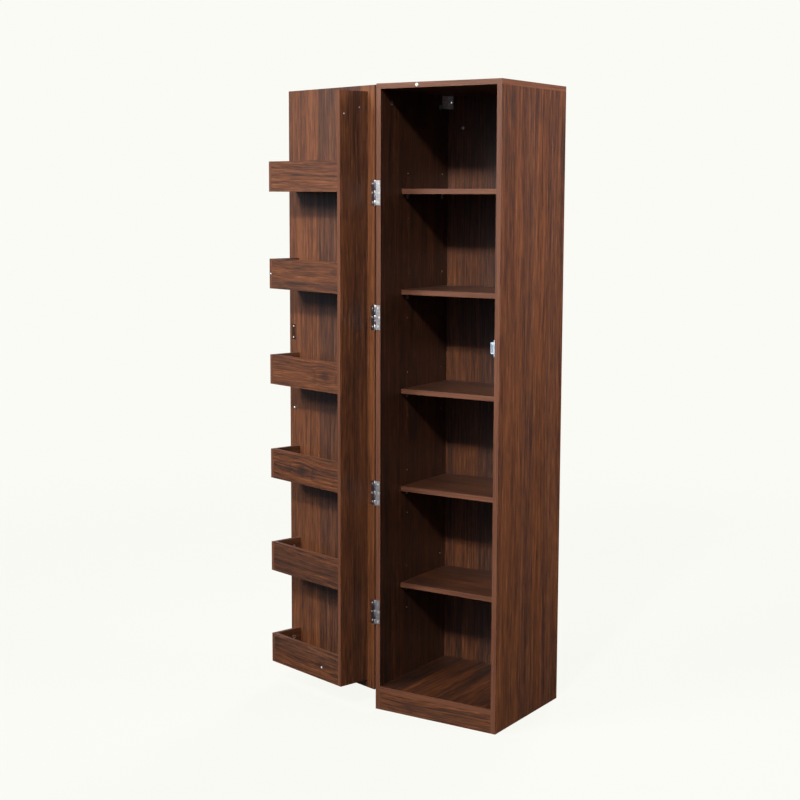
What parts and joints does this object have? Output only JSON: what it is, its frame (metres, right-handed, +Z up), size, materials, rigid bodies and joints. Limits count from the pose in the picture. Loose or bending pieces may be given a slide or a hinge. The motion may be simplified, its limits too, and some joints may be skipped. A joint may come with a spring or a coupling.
{
  "type": "pantry cabinet",
  "caption": "Tall narrow pantry cabinet of dark wood-grain boards: loose shelves inside, and a side-hung door that carries a rack of shallow baskets on its inner face.",
  "frame": {"origin": "middle of the front plinth's underside, on the floor", "axes": "+X to the cabinet's right as seen from the front, +Y from the front to the back, +Z up"},
  "size_m": [0.7871, 0.4628, 1.8],
  "materials": {
    "walnut_board": "satin laminate with a dark walnut grain",
    "rack_board": "satin laminate with a dark walnut grain",
    "back_sheet": "satin printed hardboard",
    "support_steel": "satin",
    "cam_zinc": "satin",
    "screw_steel": "satin",
    "dowel_beech": "matte",
    "hinge_steel": "satin",
    "bracket_steel": "satin",
    "catch_plastic": "gloss",
    "magnet_nickel": "satin",
    "bumper_rubber": "matte",
    "knob_metal": "satin"
  },
  "bodies": {
    "cabinet": {"side_panel_left": "walnut_board", "side_panel_right": "walnut_board", "top_panel": "walnut_board", "bottom_panel": "walnut_board", "front_plinth": "walnut_board", "back_panel": "back_sheet", "shelf_supports": "support_steel", "cam_locks_cabinet": "cam_zinc", "cam_bolts_cabinet": "screw_steel", "dowels_cabinet": "dowel_beech", "hinge_leaf_cabinet_1": "hinge_steel", "hinge_leaf_cabinet_2": "hinge_steel", "hinge_leaf_cabinet_3": "hinge_steel", "hinge_leaf_cabinet_4": "hinge_steel", "hinge_pins": "hinge_steel", "hinge_screws_cabinet": "screw_steel", "wall_bracket": "bracket_steel", "anchor_screw": "screw_steel", "fixing_screws": "screw_steel", "catch_housing": "catch_plastic", "catch_magnet": "magnet_nickel", "catch_pole_plates": "bracket_steel", "top_bumper": "bumper_rubber"},
    "shelf_1": {"shelf_1": "walnut_board"},
    "shelf_2": {"shelf_2": "walnut_board"},
    "shelf_3": {"shelf_3": "walnut_board"},
    "shelf_4": {"shelf_4": "walnut_board"},
    "shelf_5": {"shelf_5": "walnut_board"},
    "door": {"door_panel": "walnut_board", "rack_side_panel": "rack_board", "basket_rail_1": "rack_board", "basket_floor_1": "rack_board", "basket_end_1": "rack_board", "basket_rail_2": "rack_board", "basket_floor_2": "rack_board", "basket_end_2": "rack_board", "basket_rail_3": "rack_board", "basket_floor_3": "rack_board", "basket_end_3": "rack_board", "basket_rail_4": "rack_board", "basket_floor_4": "rack_board", "basket_end_4": "rack_board", "basket_rail_5": "rack_board", "basket_floor_5": "rack_board", "basket_end_5": "rack_board", "basket_rail_6": "rack_board", "basket_floor_6": "rack_board", "basket_end_6": "rack_board", "hinge_leaf_door_1": "hinge_steel", "hinge_leaf_door_2": "hinge_steel", "hinge_leaf_door_3": "hinge_steel", "hinge_leaf_door_4": "hinge_steel", "door_screws": "screw_steel", "strike_plate": "bracket_steel", "door_knob": "knob_metal", "knob_screw": "screw_steel", "cam_locks_door": "cam_zinc", "cam_bolts_door": "screw_steel", "dowels_door": "dowel_beech", "rack_bumpers": "bumper_rubber"}
  },
  "joints": [
    {"name": "door_hinge", "type": "hinge", "parent": "cabinet", "child": "door", "pos_m": [-0.203, -0.009, 0.9], "axis": [0, 0, 1], "range_deg": [0, 196]},
    {"name": "shelf_1_lift", "type": "slide", "parent": "cabinet", "child": "shelf_1", "axis": [0, 0, 1], "range_m": [0, 0.064]},
    {"name": "shelf_2_lift", "type": "slide", "parent": "cabinet", "child": "shelf_2", "axis": [0, 0, 1], "range_m": [0, 0.064]},
    {"name": "shelf_3_lift", "type": "slide", "parent": "cabinet", "child": "shelf_3", "axis": [0, 0, 1], "range_m": [0, 0.064]},
    {"name": "shelf_4_lift", "type": "slide", "parent": "cabinet", "child": "shelf_4", "axis": [0, 0, 1], "range_m": [0, 0.064]},
    {"name": "shelf_5_lift", "type": "slide", "parent": "cabinet", "child": "shelf_5", "axis": [0, 0, 1], "range_m": [0, 0.064]}
  ]
}
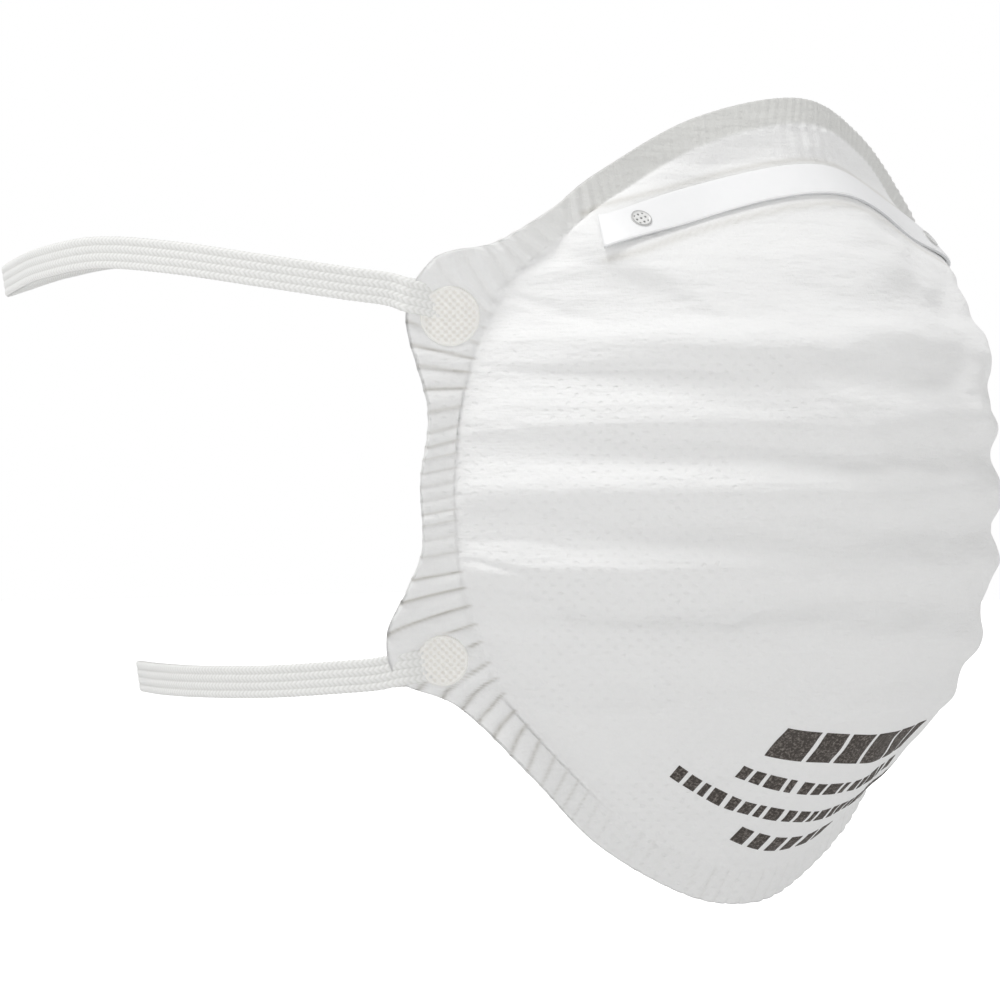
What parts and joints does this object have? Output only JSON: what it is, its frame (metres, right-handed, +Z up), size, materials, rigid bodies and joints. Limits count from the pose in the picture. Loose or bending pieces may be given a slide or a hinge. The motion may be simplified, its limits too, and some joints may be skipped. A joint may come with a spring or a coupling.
{
  "type": "disposable dust mask",
  "caption": "Moulded cup dust mask with a crimped rim, a bendable nose clip, an inner nose foam and elastic head straps welded to the rim, swinging at their roots.",
  "frame": {"origin": "on the symmetry plane, halfway up the rim, just behind the rim's nose edge in depth", "axes": "+Z up towards the nose clip, -Y out of the front of the mask, +Y towards the wearer, +X to the wearer's left"},
  "size_m": [0.1621, 0.1942, 0.1354],
  "materials": {
    "cover_nonwoven": "matte white spunbonded nonwoven with fine bond points",
    "filter_web": "matte white melt-blown fibre web",
    "moulded_shell": "stiff matte white moulded fibre shell",
    "liner_nonwoven": "soft matte white nonwoven",
    "painted_aluminium": "satin white paint on a thin aluminium strip",
    "stake": "knurled weld point, slightly glossy",
    "foam": "light grey open-cell foam",
    "strap_elastic": "off-white knitted flat elastic with lengthwise ribs",
    "weld": "pressed, cross-knurled ivory weld pad"
  },
  "bodies": {
    "mask": {"outer_cover": "cover_nonwoven", "filter_web": "filter_web", "support_shell": "moulded_shell", "inner_liner": "liner_nonwoven", "nose_clip": "painted_aluminium", "nose_clip_stake_right": "stake", "nose_clip_stake_left": "stake", "nose_foam": "foam", "strap_weld_upper_right": "weld", "strap_weld_upper_left": "weld", "strap_weld_lower_right": "weld", "strap_weld_lower_left": "weld"},
    "upper_strap": {"upper_strap": "strap_elastic"},
    "lower_strap": {"lower_strap": "strap_elastic"}
  },
  "joints": [
    {"name": "upper_strap_swing", "type": "hinge", "parent": "mask", "child": "upper_strap", "pos_m": [0, 0.0335, 0.0345], "axis": [1, 0, 0], "range_deg": [-10, 80], "stiffness_Nm_per_rad": 0.02},
    {"name": "lower_strap_swing", "type": "hinge", "parent": "mask", "child": "lower_strap", "pos_m": [0, 0.0376, -0.0287], "axis": [1, 0, 0], "range_deg": [-80, 10], "stiffness_Nm_per_rad": 0.02}
  ]
}
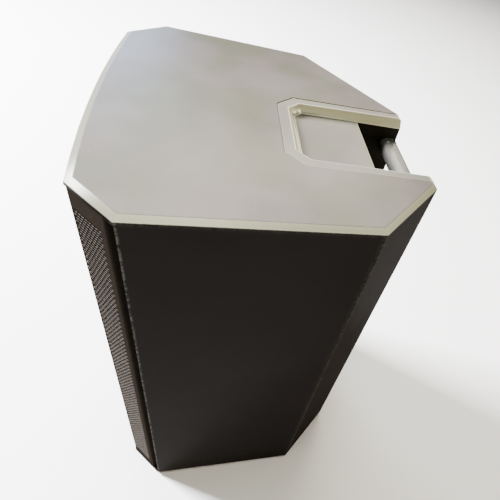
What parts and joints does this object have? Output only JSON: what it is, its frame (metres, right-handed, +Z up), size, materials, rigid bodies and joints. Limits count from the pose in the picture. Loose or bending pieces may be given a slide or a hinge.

--- --- ---

EXERCISE:
Every entry should be output exactly as written, please.

TASK SOLUTION:
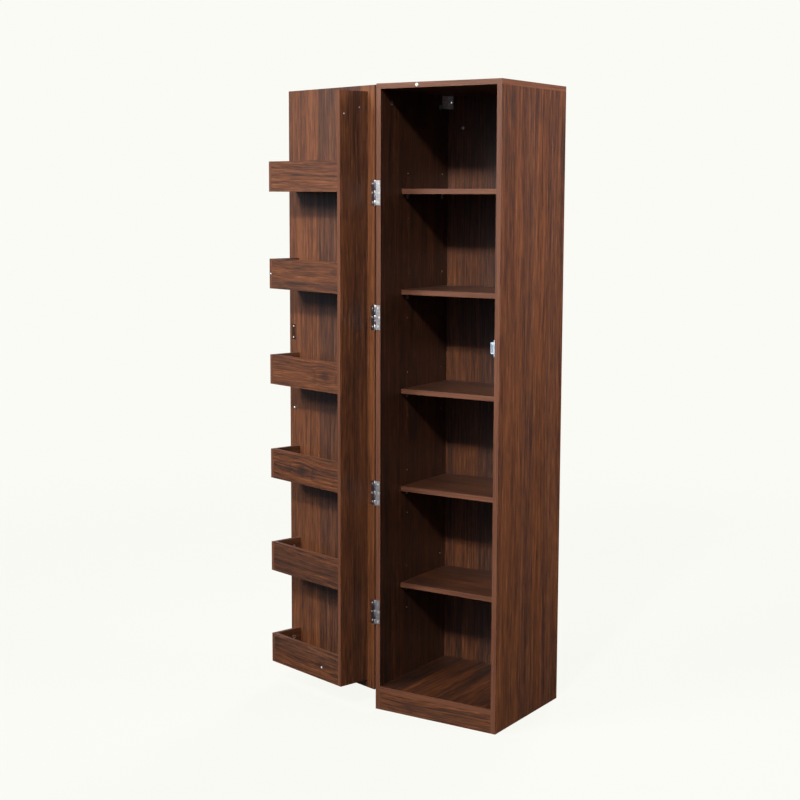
What parts and joints does this object have? Output only JSON: what it is, its frame (metres, right-handed, +Z up), size, materials, rigid bodies and joints. Limits count from the pose in the picture. Loose or bending pieces may be given a slide or a hinge. The motion may be simplified, its limits too, and some joints may be skipped. A joint may come with a spring or a coupling.
{
  "type": "pantry cabinet",
  "caption": "Tall narrow pantry cabinet of dark wood-grain boards: loose shelves inside, and a side-hung door that carries a rack of shallow baskets on its inner face.",
  "frame": {"origin": "middle of the front plinth's underside, on the floor", "axes": "+X to the cabinet's right as seen from the front, +Y from the front to the back, +Z up"},
  "size_m": [0.7871, 0.4628, 1.8],
  "materials": {
    "walnut_board": "satin laminate with a dark walnut grain",
    "rack_board": "satin laminate with a dark walnut grain",
    "back_sheet": "satin printed hardboard",
    "support_steel": "satin",
    "cam_zinc": "satin",
    "screw_steel": "satin",
    "dowel_beech": "matte",
    "hinge_steel": "satin",
    "bracket_steel": "satin",
    "catch_plastic": "gloss",
    "magnet_nickel": "satin",
    "bumper_rubber": "matte",
    "knob_metal": "satin"
  },
  "bodies": {
    "cabinet": {"side_panel_left": "walnut_board", "side_panel_right": "walnut_board", "top_panel": "walnut_board", "bottom_panel": "walnut_board", "front_plinth": "walnut_board", "back_panel": "back_sheet", "shelf_supports": "support_steel", "cam_locks_cabinet": "cam_zinc", "cam_bolts_cabinet": "screw_steel", "dowels_cabinet": "dowel_beech", "hinge_leaf_cabinet_1": "hinge_steel", "hinge_leaf_cabinet_2": "hinge_steel", "hinge_leaf_cabinet_3": "hinge_steel", "hinge_leaf_cabinet_4": "hinge_steel", "hinge_pins": "hinge_steel", "hinge_screws_cabinet": "screw_steel", "wall_bracket": "bracket_steel", "anchor_screw": "screw_steel", "fixing_screws": "screw_steel", "catch_housing": "catch_plastic", "catch_magnet": "magnet_nickel", "catch_pole_plates": "bracket_steel", "top_bumper": "bumper_rubber"},
    "shelf_1": {"shelf_1": "walnut_board"},
    "shelf_2": {"shelf_2": "walnut_board"},
    "shelf_3": {"shelf_3": "walnut_board"},
    "shelf_4": {"shelf_4": "walnut_board"},
    "shelf_5": {"shelf_5": "walnut_board"},
    "door": {"door_panel": "walnut_board", "rack_side_panel": "rack_board", "basket_rail_1": "rack_board", "basket_floor_1": "rack_board", "basket_end_1": "rack_board", "basket_rail_2": "rack_board", "basket_floor_2": "rack_board", "basket_end_2": "rack_board", "basket_rail_3": "rack_board", "basket_floor_3": "rack_board", "basket_end_3": "rack_board", "basket_rail_4": "rack_board", "basket_floor_4": "rack_board", "basket_end_4": "rack_board", "basket_rail_5": "rack_board", "basket_floor_5": "rack_board", "basket_end_5": "rack_board", "basket_rail_6": "rack_board", "basket_floor_6": "rack_board", "basket_end_6": "rack_board", "hinge_leaf_door_1": "hinge_steel", "hinge_leaf_door_2": "hinge_steel", "hinge_leaf_door_3": "hinge_steel", "hinge_leaf_door_4": "hinge_steel", "door_screws": "screw_steel", "strike_plate": "bracket_steel", "door_knob": "knob_metal", "knob_screw": "screw_steel", "cam_locks_door": "cam_zinc", "cam_bolts_door": "screw_steel", "dowels_door": "dowel_beech", "rack_bumpers": "bumper_rubber"}
  },
  "joints": [
    {"name": "door_hinge", "type": "hinge", "parent": "cabinet", "child": "door", "pos_m": [-0.203, -0.009, 0.9], "axis": [0, 0, 1], "range_deg": [0, 196]},
    {"name": "shelf_1_lift", "type": "slide", "parent": "cabinet", "child": "shelf_1", "axis": [0, 0, 1], "range_m": [0, 0.064]},
    {"name": "shelf_2_lift", "type": "slide", "parent": "cabinet", "child": "shelf_2", "axis": [0, 0, 1], "range_m": [0, 0.064]},
    {"name": "shelf_3_lift", "type": "slide", "parent": "cabinet", "child": "shelf_3", "axis": [0, 0, 1], "range_m": [0, 0.064]},
    {"name": "shelf_4_lift", "type": "slide", "parent": "cabinet", "child": "shelf_4", "axis": [0, 0, 1], "range_m": [0, 0.064]},
    {"name": "shelf_5_lift", "type": "slide", "parent": "cabinet", "child": "shelf_5", "axis": [0, 0, 1], "range_m": [0, 0.064]}
  ]
}
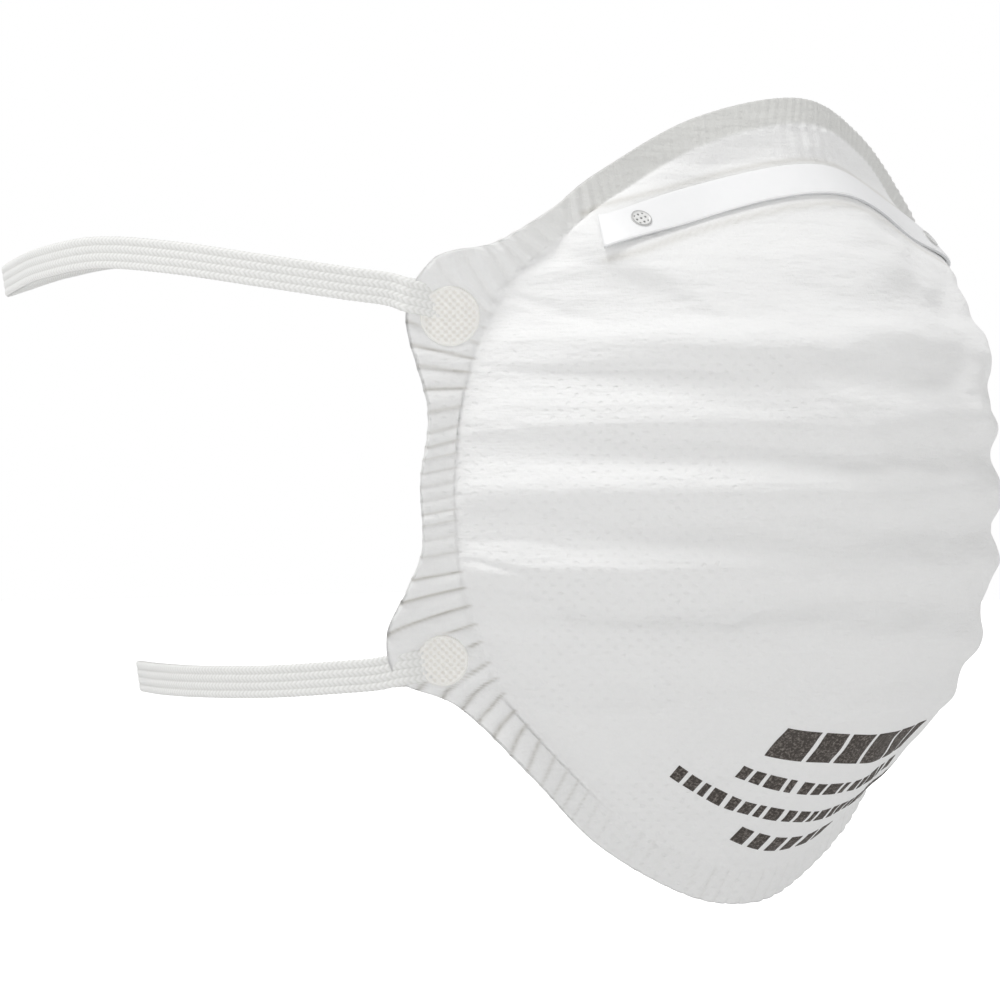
What parts and joints does this object have? Output only JSON: what it is, its frame (metres, right-handed, +Z up), size, materials, rigid bodies and joints. Limits count from the pose in the picture. Loose or bending pieces may be given a slide or a hinge. The motion may be simplified, its limits too, and some joints may be skipped. A joint may come with a spring or a coupling.
{
  "type": "disposable dust mask",
  "caption": "Moulded cup dust mask with a crimped rim, a bendable nose clip, an inner nose foam and elastic head straps welded to the rim, swinging at their roots.",
  "frame": {"origin": "on the symmetry plane, halfway up the rim, just behind the rim's nose edge in depth", "axes": "+Z up towards the nose clip, -Y out of the front of the mask, +Y towards the wearer, +X to the wearer's left"},
  "size_m": [0.1621, 0.1942, 0.1354],
  "materials": {
    "cover_nonwoven": "matte white spunbonded nonwoven with fine bond points",
    "filter_web": "matte white melt-blown fibre web",
    "moulded_shell": "stiff matte white moulded fibre shell",
    "liner_nonwoven": "soft matte white nonwoven",
    "painted_aluminium": "satin white paint on a thin aluminium strip",
    "stake": "knurled weld point, slightly glossy",
    "foam": "light grey open-cell foam",
    "strap_elastic": "off-white knitted flat elastic with lengthwise ribs",
    "weld": "pressed, cross-knurled ivory weld pad"
  },
  "bodies": {
    "mask": {"outer_cover": "cover_nonwoven", "filter_web": "filter_web", "support_shell": "moulded_shell", "inner_liner": "liner_nonwoven", "nose_clip": "painted_aluminium", "nose_clip_stake_right": "stake", "nose_clip_stake_left": "stake", "nose_foam": "foam", "strap_weld_upper_right": "weld", "strap_weld_upper_left": "weld", "strap_weld_lower_right": "weld", "strap_weld_lower_left": "weld"},
    "upper_strap": {"upper_strap": "strap_elastic"},
    "lower_strap": {"lower_strap": "strap_elastic"}
  },
  "joints": [
    {"name": "upper_strap_swing", "type": "hinge", "parent": "mask", "child": "upper_strap", "pos_m": [0, 0.0335, 0.0345], "axis": [1, 0, 0], "range_deg": [-10, 80], "stiffness_Nm_per_rad": 0.02},
    {"name": "lower_strap_swing", "type": "hinge", "parent": "mask", "child": "lower_strap", "pos_m": [0, 0.0376, -0.0287], "axis": [1, 0, 0], "range_deg": [-80, 10], "stiffness_Nm_per_rad": 0.02}
  ]
}
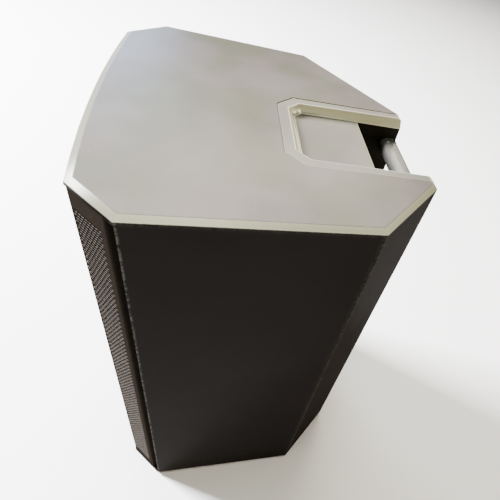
What parts and joints does this object have? Output only JSON: what it is, its frame (metres, right-handed, +Z up), size, materials, rigid bodies and joints. Limits count from the pose in the picture. Loose or bending pieces may be given a slide or a hinge.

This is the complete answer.